Lorsque le père eut compris toute l'affaire, et je ne lui en cachai rien, l'anxiété, le souci qui avaient rempli son coeur firent place à une grande tendresse. Sans aucun doute, il avait eu un culte béat jusqu'alors pour la dive bouteille. Des années durant, affirmait sa femme, il n'était pas revenu une seule fois au logis le samedi droit sur ses jambes. Et bien sûr, une bonne partie du salaire âprement gagné s'était envolée en cours de route.

« Un petit enfant conduisit » toute chose et ce jour même l'homme promit de ne jamais plus boire de la sorte. Nous nous agenouillâmes à quatre en ce pauvre logis : Dieu entendit les promesses solennelles et accorda son aide. L'homme en ses gros doigts tenait l'une des menottes que j'avais vues jointes sur des yeux d'enfant, juste au moment où un messager du Christ passait par là et reçut l'ordre d'aller courir à la recherche du papa. Et l'homme tint parole.

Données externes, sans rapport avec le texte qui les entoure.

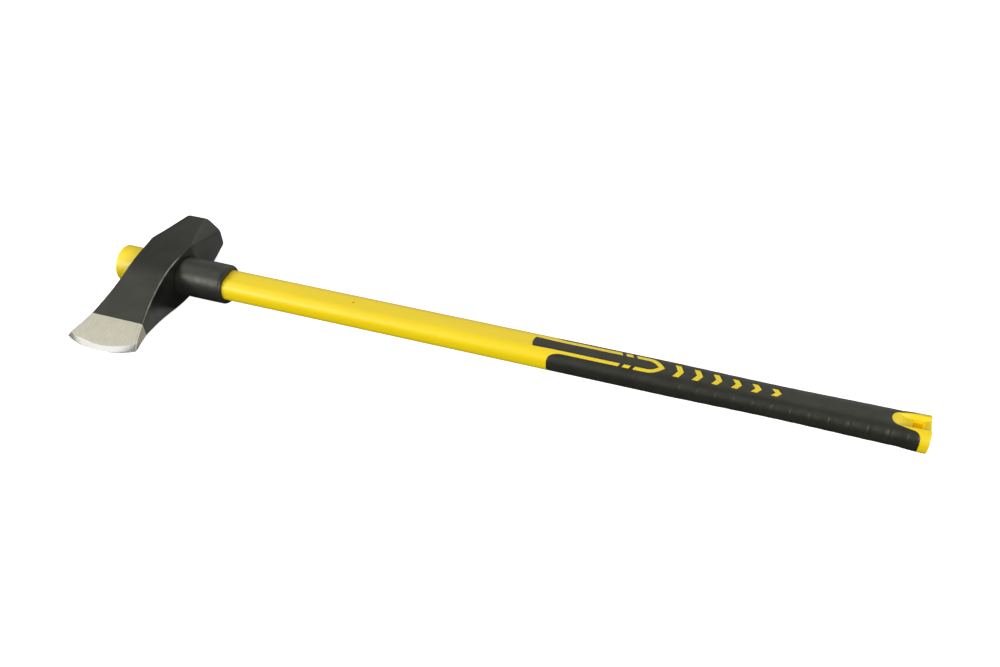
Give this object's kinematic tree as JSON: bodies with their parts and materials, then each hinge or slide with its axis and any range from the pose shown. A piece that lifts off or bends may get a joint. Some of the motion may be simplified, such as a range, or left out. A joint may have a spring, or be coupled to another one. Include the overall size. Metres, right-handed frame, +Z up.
{
  "type": "splitting maul",
  "caption": "Long-handled splitting maul: a wedge-shaped steel head with a hammer poll, bonded to a fibreglass-cored handle with a rubber collar and a rubber grip.",
  "frame": {"origin": "bottom centre of the bounding box, with the maul lying flat on one cheek of its head", "axes": "+X along the handle from the head to the butt, +Y from the cutting edge to the striking face, +Z up, square to the cheeks"},
  "size_m": [0.9024, 0.2196, 0.0568],
  "materials": {
    "painted_head": "satin charcoal paint, with the bit ground to bare steel",
    "resin": "satin",
    "fibreglass": "matte",
    "yellow_plastic": "satin",
    "collar_rubber": "satin",
    "grip_rubber": "matte"
  },
  "bodies": {
    "root": {"head": "painted_head", "eye_resin": "resin", "core_rod": "fibreglass", "handle_jacket": "yellow_plastic", "collar": "collar_rubber", "grip": "grip_rubber"}
  },
  "joints": []
}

Le lendemain il assistait à notre culte public pour la première fois depuis le jour des funérailles d'un autre de ses enfants. Le lundi, au travail, il annonça aux camarades d'atelier sa résolution de ne 'plus enrichir de sa paye le gros bistroquet du coin. Sa fillette l'avait ramené vers Dieu et maintenant... libre à eux de se moquer de lui.

Personne n'y pensa. Par la suite il eut la joie de conduire à Christ quelques amis. L'un de ses employeurs me disait un jour le changement que cet ancien ivrogne avait opéré dans l'atmosphère de toute l'usine.

Puis-je ajouter de mon côté que le récit de cette conversion permit en de tout autres circonstances, en un milieu bien différent, de retrouver un homme. On en lira plus loin le récit.

Petite cause et grands effets. Une prière d'enfant, qu'est-ce donc de par ce vaste monde mécanisé ? Mais l'oreille du Seigneur est assez fine pour la discerner malgré tous nos cris et bruits assourdissants. Son bras reste assez puissant pour mener à bien l'entreprise. Puissions-nous, vous et moi, nous tenir attentifs et prêts à répondre juste au moment où Sa voix nous hèle.